Casino a investi 4 millions d’euros dans la rénovation des magasins, qui a déjà commencé et qui devrait être achevée pour tous les Point Coop en novembre. Les horaires vont être progressivement revus, les magasins seront ouverts à midi et plus tard le soir. Et nous mettons en place un système d’autonomie financière des magasins, sans lequel aucun réseau de proximité ne survit. Déjà plus de 60 responsables de magasins sont gérants-mandataires. L’objectif est que tous les gérants soient payés sur le chiffre d’affaire de leur magasin, et qu’ils puissent en vivre correctement. Quant aux employés, ils resteront salariés de Coop proximité.

L’accord avec Casino porte aussi sur la formation du personnel à la distribution de proximité. Nous espérons pouvoir proposer à leur réseau dans le reste de la France nos produits alsaciens, fabriqués à Reichstett notamment. Et nous allons développer des services pour rendre plus attractifs ces points de vente, notamment en proposant aux clients de préparer leurs courses sur Internet, nos magasins peuvent aussi servir de point-relais pour divers vendeurs en ligne, etc.
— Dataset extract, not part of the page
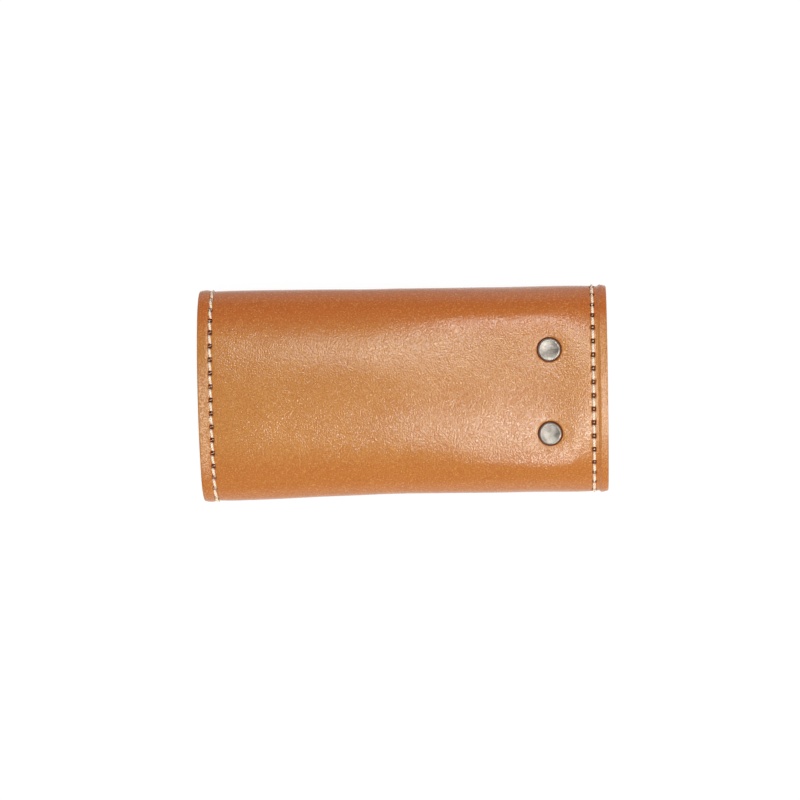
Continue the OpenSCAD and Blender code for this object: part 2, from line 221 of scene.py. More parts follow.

Nous sommes très à l’écoute des premiers retours, l’objectif est de faire revenir les clients dans ces magasins, qu’ils avaient quitté soit parce que l’offre était inadaptée, soit à cause des horaires peu pratiques, soit parce qu’il n’y trouvait pas une fraîcheur suffisante des produits. Tout ça va être revu entièrement, le chantier est énorme.

R89S : La Coop a été secouée par des découvertes de pratiques frauduleuses ou d’accords non-écrits qui grèvent ses comptes. Est-ce que vous êtes arrivé au bout du ménage interne ?

CD : Une enquête judiciaire est en cours et j’ai pour habitude de ne pas m’exprimer sur les affaires en cours d’instruction. Mais je peux dire que l’origine majeure des pertes ne vient pas des malversations.